Tired or Hungry? If you feel like one more demand on your attention is going make you explode ask yourself, “Am I tired or hungry or both?” Just the other day, after one long day of a long week, I was home five minutes when my husband asked me about an outstanding bill. In a split second the emotional steam built from my toes right out my ears. At least I knew I was very tired and very hungry so I literally closed my eyes, took a deep breath and announced I needed half an hour before any financial discussions could take place. It was a close call. I’m glad to say my husband is still alive.
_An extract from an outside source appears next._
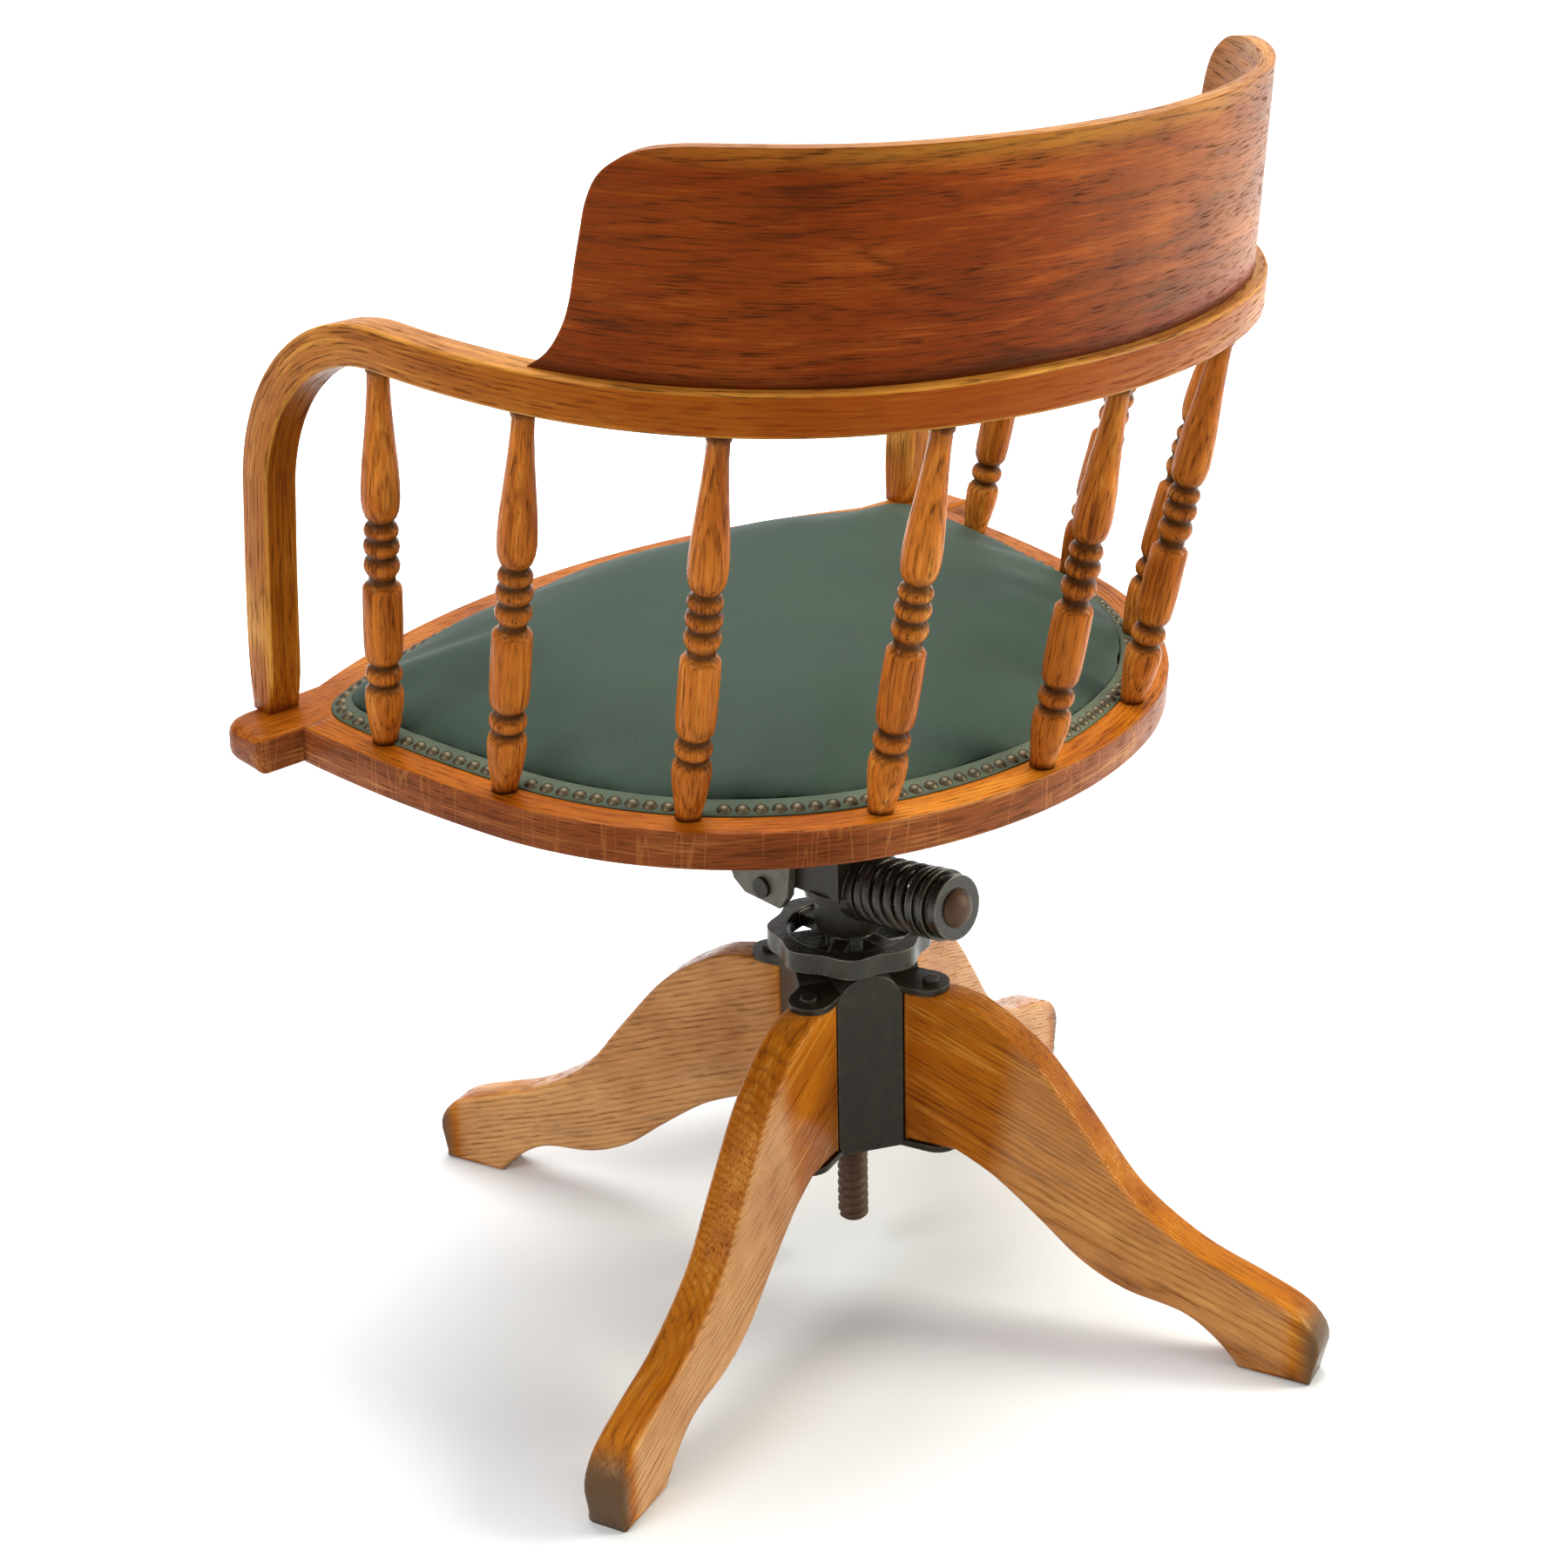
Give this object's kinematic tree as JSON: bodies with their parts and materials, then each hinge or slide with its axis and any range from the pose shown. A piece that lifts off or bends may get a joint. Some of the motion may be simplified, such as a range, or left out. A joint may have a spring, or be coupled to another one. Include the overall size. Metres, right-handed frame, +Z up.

Talk the Talk: Practice Good Communication Every Day. Be direct and non-defensive when something is bothering you. Many damaging arguments are averted because I try to let my loved ones know specifically what I’m angry or frustrated about as soon as possible. At times that’s quite a challenge when we’re afraid of the other person’s reaction but the risk is worth it. The Power of Two, by Susan Heitler and Taking the War Out of Our Words, by Sharon Ellison, are good guides to powerful non-defensive communication for home and at the office too.
Reasonable vs. Unreasonable Thinking. Keep your frontal lobes engaged by asking yourself:
Is it reasonable for me to be furious because I lost my job while an incompetent boss gets a bonus? Yes.
Is it reasonable for me to yell at the kids because I lost my job? No.
When our thinking is reasonable and marked as reasonable we feel verified and that helps process the negative emotion. If we decide our thinking is unreasonable it gives us a chance to stop, and find the real source of our unhappiness. Do this effectively by using this dialog box exercise(Tip #3).
Avoid ‘absolute’ words. Like ‘never’, ‘always’, ‘can’t’. Absolute words are traps. Anger and anxiety feed off absolute thinking, aggravating an already tense situation. Life is more complicated than black and white and therefore more kind. Instead of “I’ll never find a job in this economy” try, “Finding a job in this economy is horrible but I’m smart, creative and I’ve got a willing partner. We’ll make a plan and find a way.”
*Sublimate: verb. To divert or modify an instinctual impulse into a culturally higher or socially more acceptable activity. Sublimate your anger; channel it. Write a letter to the editor or to your representative in Congress; join a team training for a charity marathon event; yell at the TV during the March Madness games. It’s all good.